Background
A shared electronic health record (SEHR) system is distinguished by its availability to multiple healthcare providers, typically working from different institutions across health services. SEHRs are intended to facilitate clinician access to past medical history (PMH) to improve patient care and/or reduce the cost of care.1 A primary reason for building an SEHR system is to ensure that important patient information is available for unscheduled care such as medical emergencies.2 3
Our previous review of SEHR use during unscheduled care found that while many SEHRs were large in scale and serviced many millions of patients, reported record utilisation rates by clinicians were variable but low.4 Higher record access rates were found in USA and Israeli healthcare maintenance organisations (16%–30%).
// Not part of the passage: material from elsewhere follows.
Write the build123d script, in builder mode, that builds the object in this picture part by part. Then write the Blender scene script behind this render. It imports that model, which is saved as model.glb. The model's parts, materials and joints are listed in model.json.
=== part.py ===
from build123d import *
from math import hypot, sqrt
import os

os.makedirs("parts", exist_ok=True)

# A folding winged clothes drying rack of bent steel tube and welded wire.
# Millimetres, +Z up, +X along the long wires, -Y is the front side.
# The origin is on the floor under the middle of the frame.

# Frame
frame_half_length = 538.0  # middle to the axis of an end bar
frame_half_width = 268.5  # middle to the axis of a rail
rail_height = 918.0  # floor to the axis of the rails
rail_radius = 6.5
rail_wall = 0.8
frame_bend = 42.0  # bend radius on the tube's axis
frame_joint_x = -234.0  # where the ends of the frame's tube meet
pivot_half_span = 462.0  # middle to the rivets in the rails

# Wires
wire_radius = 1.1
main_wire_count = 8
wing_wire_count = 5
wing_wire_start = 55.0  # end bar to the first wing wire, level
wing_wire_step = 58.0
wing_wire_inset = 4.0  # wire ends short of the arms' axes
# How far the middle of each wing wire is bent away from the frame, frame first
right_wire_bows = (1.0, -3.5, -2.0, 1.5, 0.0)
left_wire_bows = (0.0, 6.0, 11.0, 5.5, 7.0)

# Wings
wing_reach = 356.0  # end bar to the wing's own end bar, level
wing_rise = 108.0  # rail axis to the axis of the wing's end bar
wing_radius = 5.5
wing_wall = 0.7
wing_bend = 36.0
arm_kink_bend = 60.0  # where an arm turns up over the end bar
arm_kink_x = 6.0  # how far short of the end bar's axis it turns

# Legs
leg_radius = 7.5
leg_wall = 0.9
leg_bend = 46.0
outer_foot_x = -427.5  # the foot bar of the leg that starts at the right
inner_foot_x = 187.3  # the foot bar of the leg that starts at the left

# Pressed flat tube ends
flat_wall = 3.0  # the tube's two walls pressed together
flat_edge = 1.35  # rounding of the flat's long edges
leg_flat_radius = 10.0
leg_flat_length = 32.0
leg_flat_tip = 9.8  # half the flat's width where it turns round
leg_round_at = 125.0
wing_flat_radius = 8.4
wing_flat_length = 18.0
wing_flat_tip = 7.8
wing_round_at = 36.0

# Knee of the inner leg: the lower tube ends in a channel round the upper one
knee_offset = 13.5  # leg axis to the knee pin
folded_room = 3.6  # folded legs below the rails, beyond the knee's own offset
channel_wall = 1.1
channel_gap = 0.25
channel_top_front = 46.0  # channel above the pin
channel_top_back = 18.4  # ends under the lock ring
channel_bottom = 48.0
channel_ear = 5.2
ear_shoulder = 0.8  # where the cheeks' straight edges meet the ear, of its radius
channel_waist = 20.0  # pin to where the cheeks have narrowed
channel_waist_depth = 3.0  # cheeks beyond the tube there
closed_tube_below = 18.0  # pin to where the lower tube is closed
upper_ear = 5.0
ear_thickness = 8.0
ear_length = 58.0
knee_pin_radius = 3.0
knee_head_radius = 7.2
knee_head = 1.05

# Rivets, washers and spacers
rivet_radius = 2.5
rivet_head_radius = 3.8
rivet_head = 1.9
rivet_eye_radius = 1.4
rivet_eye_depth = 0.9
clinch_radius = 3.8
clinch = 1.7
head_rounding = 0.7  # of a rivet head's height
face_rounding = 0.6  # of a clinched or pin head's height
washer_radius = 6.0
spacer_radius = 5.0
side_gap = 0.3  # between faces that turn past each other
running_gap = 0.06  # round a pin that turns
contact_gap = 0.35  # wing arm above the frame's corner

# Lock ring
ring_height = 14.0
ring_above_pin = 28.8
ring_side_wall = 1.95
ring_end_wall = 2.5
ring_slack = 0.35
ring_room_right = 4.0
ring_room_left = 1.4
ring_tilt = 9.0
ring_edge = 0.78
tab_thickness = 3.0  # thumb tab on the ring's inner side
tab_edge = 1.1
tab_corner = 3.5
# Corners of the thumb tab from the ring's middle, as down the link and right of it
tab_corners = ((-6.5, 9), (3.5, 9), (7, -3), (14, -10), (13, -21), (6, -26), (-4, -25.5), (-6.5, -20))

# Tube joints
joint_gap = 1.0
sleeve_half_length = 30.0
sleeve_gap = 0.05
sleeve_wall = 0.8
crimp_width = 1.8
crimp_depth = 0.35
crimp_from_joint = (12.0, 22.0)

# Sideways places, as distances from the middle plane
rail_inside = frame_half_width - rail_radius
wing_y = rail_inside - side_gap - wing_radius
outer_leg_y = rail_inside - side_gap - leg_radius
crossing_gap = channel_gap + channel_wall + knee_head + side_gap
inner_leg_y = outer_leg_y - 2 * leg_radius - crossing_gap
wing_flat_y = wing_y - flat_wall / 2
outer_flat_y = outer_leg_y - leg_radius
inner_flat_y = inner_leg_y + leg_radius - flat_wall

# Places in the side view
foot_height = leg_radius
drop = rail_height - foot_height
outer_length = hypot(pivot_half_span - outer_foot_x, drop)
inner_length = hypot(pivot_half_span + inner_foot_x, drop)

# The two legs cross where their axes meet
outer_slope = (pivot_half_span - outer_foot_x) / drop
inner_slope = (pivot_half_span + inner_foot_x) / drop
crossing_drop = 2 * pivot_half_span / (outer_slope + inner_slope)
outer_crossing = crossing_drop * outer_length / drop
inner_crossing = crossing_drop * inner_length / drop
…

Lower rates were reported for nation-scale systems (1.5%–2%) or when data exchange occurred between disparate provider systems. Our subsequent study of SEHR access in a hospital emergency department (ED) demonstrated that records were routinely used and usage was growing over time.5 Usage patterns revealed the highest rates for specific groups such as older or sicker patients.
It seems therefore that there are use cases where SEHR access is of higher value, and as a corollary, there should be SEHR designs that are more acceptable because they optimise support for those use cases. To clarify high-value SEHR use cases and designs, we undertook a survey of ED and urgent care (UC) clinicians across Australia and New Zealand. The study compared clinicians’ experiences using an SEHR to access PMH to those of clinicians with no current access, and explored technology adoption levers and specific design attributes that may make SEHR access most useful. We also explored related questions, including the value of accessing PMH during the COVID-19 (SARS-CoV-2) pandemic, of accessing advance care directives (ACDs), as well as the potential risks of using PMH, and specifically, whether accessing such data introduces a framing bias that negatively influences clinician decision making.6
Typically, an individual’s perceptions of a new technology change after exposure to it. In this study, we sought to compare the expectations of ED and UC clinicians without access to their patients’ PMH to the experiences of those clinicians that did have access.